• _WHAT THE EXERCISE ASKS_
Scan the records below. List lines holding "which".

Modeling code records
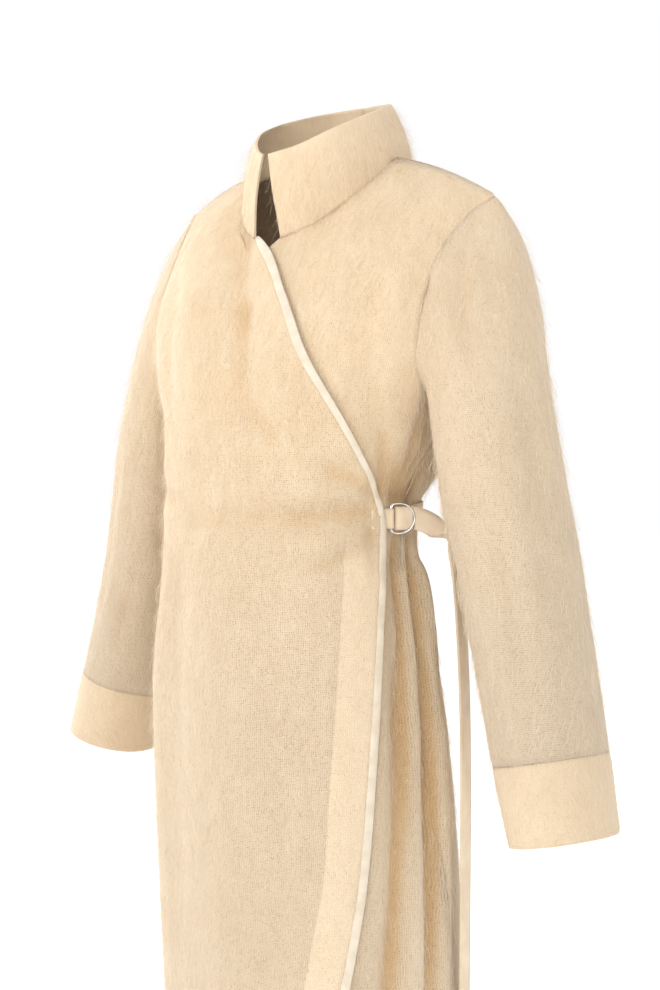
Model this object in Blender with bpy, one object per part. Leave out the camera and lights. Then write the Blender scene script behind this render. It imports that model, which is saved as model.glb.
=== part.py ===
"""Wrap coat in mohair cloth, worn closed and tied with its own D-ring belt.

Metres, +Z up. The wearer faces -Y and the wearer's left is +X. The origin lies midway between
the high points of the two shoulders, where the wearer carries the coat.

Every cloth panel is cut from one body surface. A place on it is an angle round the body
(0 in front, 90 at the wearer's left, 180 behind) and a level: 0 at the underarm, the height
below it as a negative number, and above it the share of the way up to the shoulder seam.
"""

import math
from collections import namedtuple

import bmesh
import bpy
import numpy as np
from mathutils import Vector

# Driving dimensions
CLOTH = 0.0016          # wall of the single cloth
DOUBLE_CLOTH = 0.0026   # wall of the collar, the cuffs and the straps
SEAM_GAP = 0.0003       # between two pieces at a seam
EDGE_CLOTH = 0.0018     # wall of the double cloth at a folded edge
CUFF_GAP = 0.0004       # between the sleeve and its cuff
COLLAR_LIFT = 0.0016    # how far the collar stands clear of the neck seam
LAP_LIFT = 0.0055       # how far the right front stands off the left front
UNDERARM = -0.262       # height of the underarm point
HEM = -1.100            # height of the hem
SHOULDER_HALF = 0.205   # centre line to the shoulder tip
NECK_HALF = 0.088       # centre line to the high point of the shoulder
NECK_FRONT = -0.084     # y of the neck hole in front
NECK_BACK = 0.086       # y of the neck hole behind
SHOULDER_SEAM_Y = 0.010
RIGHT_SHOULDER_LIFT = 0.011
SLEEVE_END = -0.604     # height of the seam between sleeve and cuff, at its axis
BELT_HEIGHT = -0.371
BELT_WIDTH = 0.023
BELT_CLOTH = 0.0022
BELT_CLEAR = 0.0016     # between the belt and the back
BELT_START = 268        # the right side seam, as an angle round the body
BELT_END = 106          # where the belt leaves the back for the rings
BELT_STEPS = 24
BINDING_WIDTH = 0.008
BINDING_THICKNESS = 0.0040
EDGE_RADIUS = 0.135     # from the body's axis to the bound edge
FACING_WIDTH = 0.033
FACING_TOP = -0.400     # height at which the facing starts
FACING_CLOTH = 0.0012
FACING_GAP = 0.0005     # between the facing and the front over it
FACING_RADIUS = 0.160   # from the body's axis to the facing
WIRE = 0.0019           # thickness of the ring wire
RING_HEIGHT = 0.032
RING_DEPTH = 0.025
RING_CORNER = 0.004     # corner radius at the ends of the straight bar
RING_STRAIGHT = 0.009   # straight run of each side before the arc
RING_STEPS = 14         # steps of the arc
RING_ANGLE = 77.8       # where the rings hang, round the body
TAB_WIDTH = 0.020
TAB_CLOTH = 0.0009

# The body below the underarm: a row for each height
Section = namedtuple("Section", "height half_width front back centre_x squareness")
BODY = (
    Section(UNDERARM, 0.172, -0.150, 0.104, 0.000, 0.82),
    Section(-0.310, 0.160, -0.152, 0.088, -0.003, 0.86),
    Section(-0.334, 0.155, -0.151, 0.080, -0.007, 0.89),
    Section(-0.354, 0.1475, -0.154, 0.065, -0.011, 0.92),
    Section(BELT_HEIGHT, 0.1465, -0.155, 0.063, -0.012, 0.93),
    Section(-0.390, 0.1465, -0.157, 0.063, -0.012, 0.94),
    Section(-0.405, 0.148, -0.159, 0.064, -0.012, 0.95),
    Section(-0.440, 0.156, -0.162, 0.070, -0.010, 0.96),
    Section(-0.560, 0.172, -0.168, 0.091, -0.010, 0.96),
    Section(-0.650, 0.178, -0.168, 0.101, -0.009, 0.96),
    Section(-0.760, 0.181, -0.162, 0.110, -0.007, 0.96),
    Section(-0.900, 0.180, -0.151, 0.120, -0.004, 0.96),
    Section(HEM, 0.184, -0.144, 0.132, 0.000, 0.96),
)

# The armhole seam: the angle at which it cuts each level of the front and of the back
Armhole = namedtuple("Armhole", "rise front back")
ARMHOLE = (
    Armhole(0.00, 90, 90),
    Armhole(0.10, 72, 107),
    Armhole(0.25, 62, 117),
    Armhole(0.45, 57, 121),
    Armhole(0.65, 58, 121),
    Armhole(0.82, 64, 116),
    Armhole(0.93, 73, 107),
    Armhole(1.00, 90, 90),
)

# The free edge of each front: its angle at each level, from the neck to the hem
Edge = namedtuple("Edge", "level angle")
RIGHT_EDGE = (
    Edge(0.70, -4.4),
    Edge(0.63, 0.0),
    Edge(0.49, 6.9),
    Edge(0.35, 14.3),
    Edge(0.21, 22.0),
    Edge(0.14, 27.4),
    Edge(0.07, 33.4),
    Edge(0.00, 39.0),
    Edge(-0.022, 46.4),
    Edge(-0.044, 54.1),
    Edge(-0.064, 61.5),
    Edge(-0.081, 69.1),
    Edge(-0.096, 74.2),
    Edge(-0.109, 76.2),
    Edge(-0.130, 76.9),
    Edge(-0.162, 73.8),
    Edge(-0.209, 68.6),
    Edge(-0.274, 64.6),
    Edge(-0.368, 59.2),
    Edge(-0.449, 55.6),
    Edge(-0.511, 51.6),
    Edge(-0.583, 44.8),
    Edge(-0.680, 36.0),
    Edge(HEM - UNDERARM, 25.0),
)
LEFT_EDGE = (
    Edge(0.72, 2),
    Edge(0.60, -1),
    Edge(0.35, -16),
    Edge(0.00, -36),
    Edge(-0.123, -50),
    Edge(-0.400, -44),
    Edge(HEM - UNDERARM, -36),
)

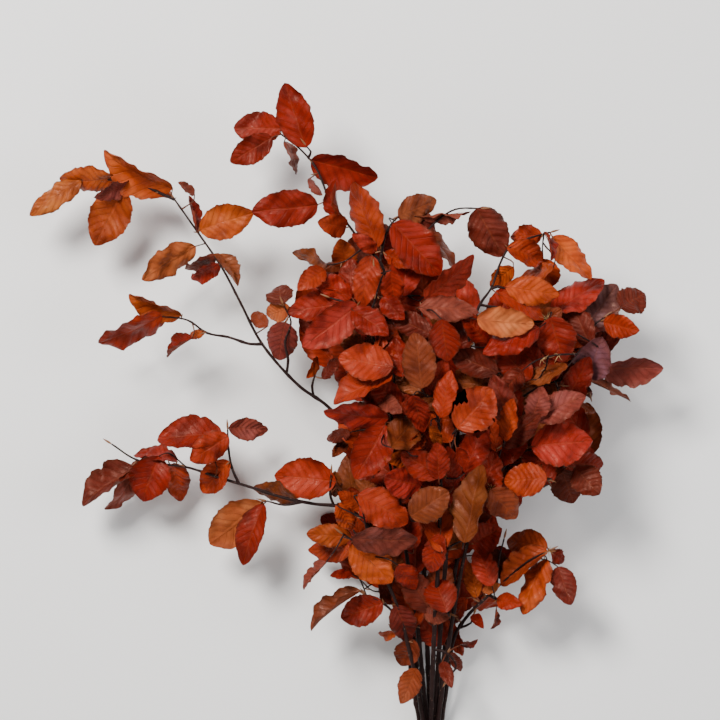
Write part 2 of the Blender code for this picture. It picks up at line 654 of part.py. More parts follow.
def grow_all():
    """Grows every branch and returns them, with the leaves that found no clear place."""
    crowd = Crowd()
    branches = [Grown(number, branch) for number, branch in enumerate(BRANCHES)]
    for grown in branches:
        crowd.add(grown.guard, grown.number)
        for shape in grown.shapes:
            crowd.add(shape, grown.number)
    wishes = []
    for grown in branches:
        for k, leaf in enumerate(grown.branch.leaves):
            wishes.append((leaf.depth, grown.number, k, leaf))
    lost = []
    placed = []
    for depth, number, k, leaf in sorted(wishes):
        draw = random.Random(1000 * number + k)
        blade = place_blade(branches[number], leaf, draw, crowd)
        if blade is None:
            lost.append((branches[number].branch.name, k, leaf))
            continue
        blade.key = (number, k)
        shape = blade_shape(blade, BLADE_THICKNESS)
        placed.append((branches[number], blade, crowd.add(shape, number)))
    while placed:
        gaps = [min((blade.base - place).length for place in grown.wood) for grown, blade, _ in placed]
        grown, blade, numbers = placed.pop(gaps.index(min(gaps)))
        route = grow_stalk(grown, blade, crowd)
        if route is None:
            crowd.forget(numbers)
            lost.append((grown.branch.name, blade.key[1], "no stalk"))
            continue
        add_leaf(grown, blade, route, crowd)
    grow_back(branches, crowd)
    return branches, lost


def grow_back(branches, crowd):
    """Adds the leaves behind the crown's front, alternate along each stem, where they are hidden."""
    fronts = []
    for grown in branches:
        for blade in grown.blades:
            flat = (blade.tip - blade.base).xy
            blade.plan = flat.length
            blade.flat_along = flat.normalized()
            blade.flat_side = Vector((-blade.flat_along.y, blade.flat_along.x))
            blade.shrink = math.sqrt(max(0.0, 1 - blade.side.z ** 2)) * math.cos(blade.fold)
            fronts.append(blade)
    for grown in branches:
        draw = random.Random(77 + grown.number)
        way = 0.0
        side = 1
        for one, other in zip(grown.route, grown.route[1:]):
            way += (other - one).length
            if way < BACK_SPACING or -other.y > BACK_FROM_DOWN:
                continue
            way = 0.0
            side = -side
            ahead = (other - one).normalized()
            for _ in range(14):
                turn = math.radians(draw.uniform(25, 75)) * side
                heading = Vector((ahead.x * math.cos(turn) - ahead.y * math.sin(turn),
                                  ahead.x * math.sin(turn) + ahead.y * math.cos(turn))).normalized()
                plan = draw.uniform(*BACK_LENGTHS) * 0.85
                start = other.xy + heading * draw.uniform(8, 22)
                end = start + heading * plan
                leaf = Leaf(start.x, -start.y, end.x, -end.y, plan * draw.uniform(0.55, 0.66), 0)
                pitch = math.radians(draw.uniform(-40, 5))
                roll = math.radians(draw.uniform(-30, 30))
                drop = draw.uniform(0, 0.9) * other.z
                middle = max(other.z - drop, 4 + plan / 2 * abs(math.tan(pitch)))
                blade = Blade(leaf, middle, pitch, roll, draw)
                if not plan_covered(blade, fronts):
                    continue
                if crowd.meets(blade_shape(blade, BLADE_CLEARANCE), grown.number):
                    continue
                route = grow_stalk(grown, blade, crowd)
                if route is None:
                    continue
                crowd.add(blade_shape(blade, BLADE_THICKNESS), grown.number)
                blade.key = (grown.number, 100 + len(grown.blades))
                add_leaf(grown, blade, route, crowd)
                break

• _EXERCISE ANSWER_
Model this object in Blender with bpy, one object per part. Leave out the camera and lights. Then write the Blender scene script behind this render. It imports that model, which is saved as model.glb.
FACING_TOP = -0.400     # height at which the facing starts
# The armhole seam: the angle at which it cuts each level of the front and of the back